Car Insurance Suspensions
Failure to provide auto insurance will bring a Texas suspended drivers license to operators of motor vehicles. Drivers with suspended or revoked drivers licenses must submit proof of a Financial Responsibility Insurance Certificate (SR-22) at the TX Department of Public Safety. In addition, drivers must maintain the insurance coverage for at least two years from the conviction date. Note that providing an insurance card or policy will not substitute an SR-22 form.
Note: Drivers, who have car insurance but are unable to provide proof at the moment of conviction, may submit the proof to the TX DPS. The driving license suspension can then be waived but the driver will still have to pay a surcharge.
Traffic Summons or Failure To Pay
Drivers can get a Texas suspended driving license due to a failure to appear in court or a failure to pay a traffic ticket or a fine. When facing a ticket or a fine, motorists are required to handle them at a Texas court. By doing so, drivers can establish the amount of fines and costs owned, and request a trial in order to answer those charges. Ignoring a payment will notify the state DPS and will show on your TX driving record. Note that a failure to pay a ticket or a fine will not only be written on your record, but it will also prevent you from operating a motor vehicle, or renewing your credentials.
Note: Violations may be reported to the TX DPS by more than one court. Drivers must contact each court where their appearance is required.
Texas Hardship Drivers License
Prior to reinstating drivers licenses in Texas, drivers may be eligible to acquire hardship (occupational) licenses. The occupational license is also known as an essential need license which can be obtained by drivers whose credentials have been suspended, revoked or denied. Motorists can request an occupational license for work purposes, school-related activities, or for performance of essential household needs.
Drivers with suspended drivers licenses in Texas are considered ineligible to get occupational licenses if they operate commercial vehicles or if their credentials were suspended due to medical reasons or failure to pay child support. The Justice of the Peace, county or district court determines whether a driver is eligible to be issued an occupational license. If a driver's hardship is deemed valid, then a court order is granted to allow the issuance of an occupational license.

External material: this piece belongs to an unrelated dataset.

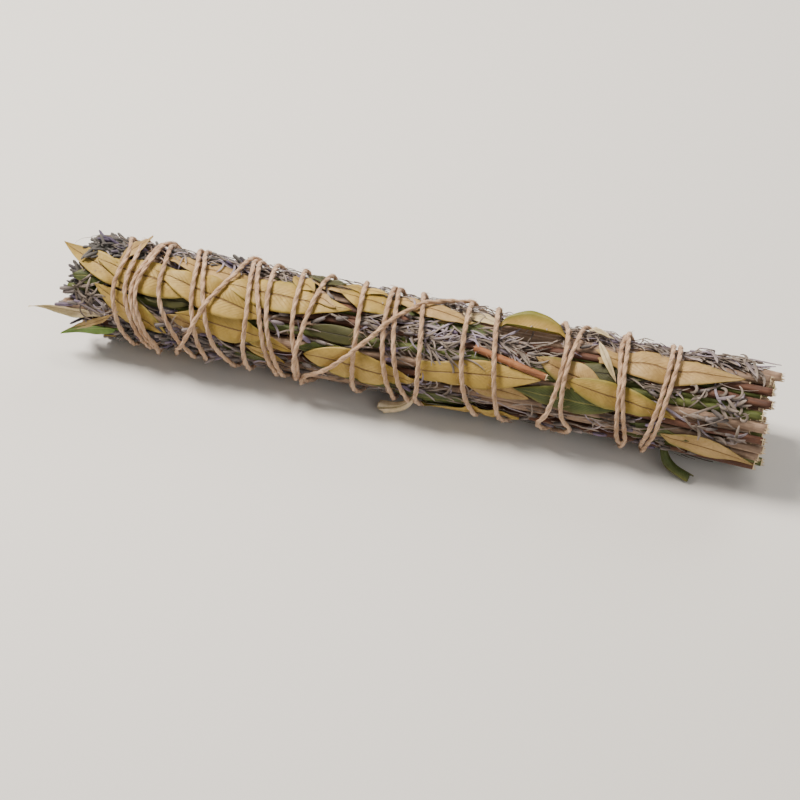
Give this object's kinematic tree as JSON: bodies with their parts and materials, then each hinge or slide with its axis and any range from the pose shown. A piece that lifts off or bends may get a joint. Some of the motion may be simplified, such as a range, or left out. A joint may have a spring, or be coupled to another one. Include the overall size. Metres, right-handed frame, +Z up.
{
  "type": "lavender smudge stick",
  "caption": "Bundle of dried lavender sprigs wrapped in long dried leaves and wound with jute twine, lying on its side; its herbs are lit and smoulder for scent.",
  "frame": {"origin": "middle of the whole stick's footprint, on the surface it lies on", "axes": "+X along the stick towards its cut stems, +Z up"},
  "size_m": [0.238, 0.0406, 0.0382],
  "materials": {
    "gold_leaf": "dry leaf, golden tan with a darker midrib",
    "olive_leaf": "dry leaf, dark olive",
    "green_leaf": "dry leaf, yellow-green",
    "pale_leaf": "dry leaf underside, cream",
    "grey_stem": "dry lavender stem, grey-tan with grey-mauve flowers",
    "red_stem": "dry stem, red-brown bark",
    "green_stem": "dry stem, olive-green",
    "twig": "bare twig, orange-brown bark",
    "twine": "two-ply jute twine, pinkish beige, a little hairy"
  },
  "bodies": {
    "root": {"leaf_back_a": "gold_leaf", "leaf_back_b": "olive_leaf", "leaf_back_c": "gold_leaf", "leaf_back_d": "gold_leaf", "leaf_bright_green": "green_leaf", "leaf_broad_gold": "gold_leaf", "leaf_curled_tip": "pale_leaf", "leaf_cut_end": "olive_leaf", "leaf_cut_gold": "gold_leaf", "leaf_dark_end": "olive_leaf", "leaf_dark_middle": "olive_leaf", "leaf_end_gold": "gold_leaf", "leaf_end_long": "gold_leaf", "leaf_end_low": "gold_leaf", "leaf_front_gold": "gold_leaf", "leaf_green_edged": "gold_leaf", "leaf_high_gold": "gold_leaf", "leaf_low_gold": "gold_leaf", "leaf_low_pale": "pale_leaf", "leaf_low_yellow": "gold_leaf", "leaf_over_gold": "gold_leaf", "leaf_ridge_folded": "green_leaf", "leaf_ridge_green": "green_leaf", "leaf_ridge_pale": "pale_leaf", "leaf_ridge_tan": "gold_leaf", "leaf_slanting_gold": "gold_leaf", "leaf_stray_green": "green_leaf", "leaf_stray_pale": "pale_leaf", "leaf_torn_gold": "gold_leaf", "leaf_touching": "green_leaf", "leaf_under_a": "gold_leaf", "leaf_under_b": "gold_leaf", "leaf_under_c": "gold_leaf", "leaf_under_front": "olive_leaf", "leaf_wide_gold": "gold_leaf", "sprig_back_a": "red_stem", "sprig_back_b": "grey_stem", "sprig_back_c": "green_stem", "sprig_dark": "red_stem", "sprig_green": "green_stem", "sprig_grey": "grey_stem", "sprig_inner_1": "grey_stem", "sprig_inner_2": "grey_stem", "sprig_inner_3": "grey_stem", "sprig_inner_4": "grey_stem", "sprig_inner_5": "grey_stem", "sprig_inner_6": "grey_stem", "sprig_inner_7": "grey_stem", "sprig_low_tan": "grey_stem", "sprig_red": "red_stem", "sprig_tan": "grey_stem", "sprig_top": "grey_stem", "sprig_top_back": "grey_stem", "sprig_under_a": "red_stem", "sprig_under_b": "green_stem", "sprig_under_c": "grey_stem", "sprig_upper_brown": "red_stem", "twig": "twig", "twine": "twine"}
  },
  "joints": []
}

Note: Drivers requesting an occupational license may have to fulfill a portion of their suspension period before they can submit their request. For instance, motorists who have committed a drug or alcohol-related offense must serve 90 days of their suspension period, while applicants with an intoxication-related conviction must wait 180 days. In addition, drivers are required to wait one year if two or more administration license revocations are listed on their driving records.

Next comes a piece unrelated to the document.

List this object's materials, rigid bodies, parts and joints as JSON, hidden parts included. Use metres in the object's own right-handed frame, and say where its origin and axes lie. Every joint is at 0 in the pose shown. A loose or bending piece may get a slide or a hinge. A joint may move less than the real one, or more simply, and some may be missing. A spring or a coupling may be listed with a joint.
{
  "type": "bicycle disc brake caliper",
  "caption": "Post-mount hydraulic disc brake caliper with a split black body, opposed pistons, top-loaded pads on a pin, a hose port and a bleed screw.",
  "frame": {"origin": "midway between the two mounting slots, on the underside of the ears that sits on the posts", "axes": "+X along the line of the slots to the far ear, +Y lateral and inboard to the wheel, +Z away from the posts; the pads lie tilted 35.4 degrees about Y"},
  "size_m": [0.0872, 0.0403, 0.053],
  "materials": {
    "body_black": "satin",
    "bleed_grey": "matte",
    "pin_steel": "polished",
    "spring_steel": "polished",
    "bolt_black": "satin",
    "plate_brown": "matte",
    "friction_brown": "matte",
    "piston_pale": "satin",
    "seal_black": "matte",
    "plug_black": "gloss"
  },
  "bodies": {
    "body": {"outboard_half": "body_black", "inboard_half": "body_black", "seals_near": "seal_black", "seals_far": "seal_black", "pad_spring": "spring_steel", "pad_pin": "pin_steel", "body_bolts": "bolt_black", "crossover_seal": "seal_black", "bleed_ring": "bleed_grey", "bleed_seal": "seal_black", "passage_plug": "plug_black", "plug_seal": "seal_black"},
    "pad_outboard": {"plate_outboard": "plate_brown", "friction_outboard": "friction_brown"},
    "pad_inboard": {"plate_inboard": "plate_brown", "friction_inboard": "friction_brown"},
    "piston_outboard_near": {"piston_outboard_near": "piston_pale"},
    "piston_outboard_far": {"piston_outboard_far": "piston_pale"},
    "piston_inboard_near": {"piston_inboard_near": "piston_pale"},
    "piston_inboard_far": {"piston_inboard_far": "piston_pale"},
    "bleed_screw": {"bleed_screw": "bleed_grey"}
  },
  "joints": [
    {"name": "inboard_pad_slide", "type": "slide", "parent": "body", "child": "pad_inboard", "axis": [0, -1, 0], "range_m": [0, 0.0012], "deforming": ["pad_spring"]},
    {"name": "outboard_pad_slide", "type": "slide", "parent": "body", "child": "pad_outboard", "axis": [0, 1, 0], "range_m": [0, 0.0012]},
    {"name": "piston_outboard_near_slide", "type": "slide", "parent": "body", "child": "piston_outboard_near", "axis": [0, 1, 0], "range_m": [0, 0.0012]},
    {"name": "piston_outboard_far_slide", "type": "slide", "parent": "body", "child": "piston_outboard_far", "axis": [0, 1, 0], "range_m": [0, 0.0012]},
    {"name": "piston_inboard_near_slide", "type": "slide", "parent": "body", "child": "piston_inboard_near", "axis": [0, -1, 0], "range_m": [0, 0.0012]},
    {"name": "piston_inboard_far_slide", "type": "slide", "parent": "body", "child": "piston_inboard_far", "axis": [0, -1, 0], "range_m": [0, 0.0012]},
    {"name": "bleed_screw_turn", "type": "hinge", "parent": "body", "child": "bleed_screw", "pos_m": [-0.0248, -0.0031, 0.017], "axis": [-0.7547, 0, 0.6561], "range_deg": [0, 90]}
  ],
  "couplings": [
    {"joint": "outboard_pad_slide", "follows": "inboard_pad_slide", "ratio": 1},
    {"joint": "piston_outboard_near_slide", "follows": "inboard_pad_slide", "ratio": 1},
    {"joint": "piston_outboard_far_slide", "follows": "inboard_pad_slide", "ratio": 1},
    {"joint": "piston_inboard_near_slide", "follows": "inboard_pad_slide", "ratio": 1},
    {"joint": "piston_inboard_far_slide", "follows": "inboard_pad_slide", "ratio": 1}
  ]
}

Applying For A Texas Hardship License
Drivers with suspended, denied or revoked drivers licenses in Texas may apply for an occupational license at a local Department of Public Safety office. To begin the process, applicants must submit the following:
- Certified copy of the court order.
- Certified copy of the petition (if the individual does not participate in a special drug court program).
- Financial Responsibility Insurance Certificate (SR-22).
- Payment of $10 fee per year for the occupational license.
- Payment for reinstatement fees.
Apart from applying in person at a regional DMV branch, drivers can mail, fax or email any necessary payment and documents to the Texas DPS.
Note: Drivers who are granted a court order for the issuance of an occupational license may use this official document for 45 days as a driving credential, while awaiting their occupational license.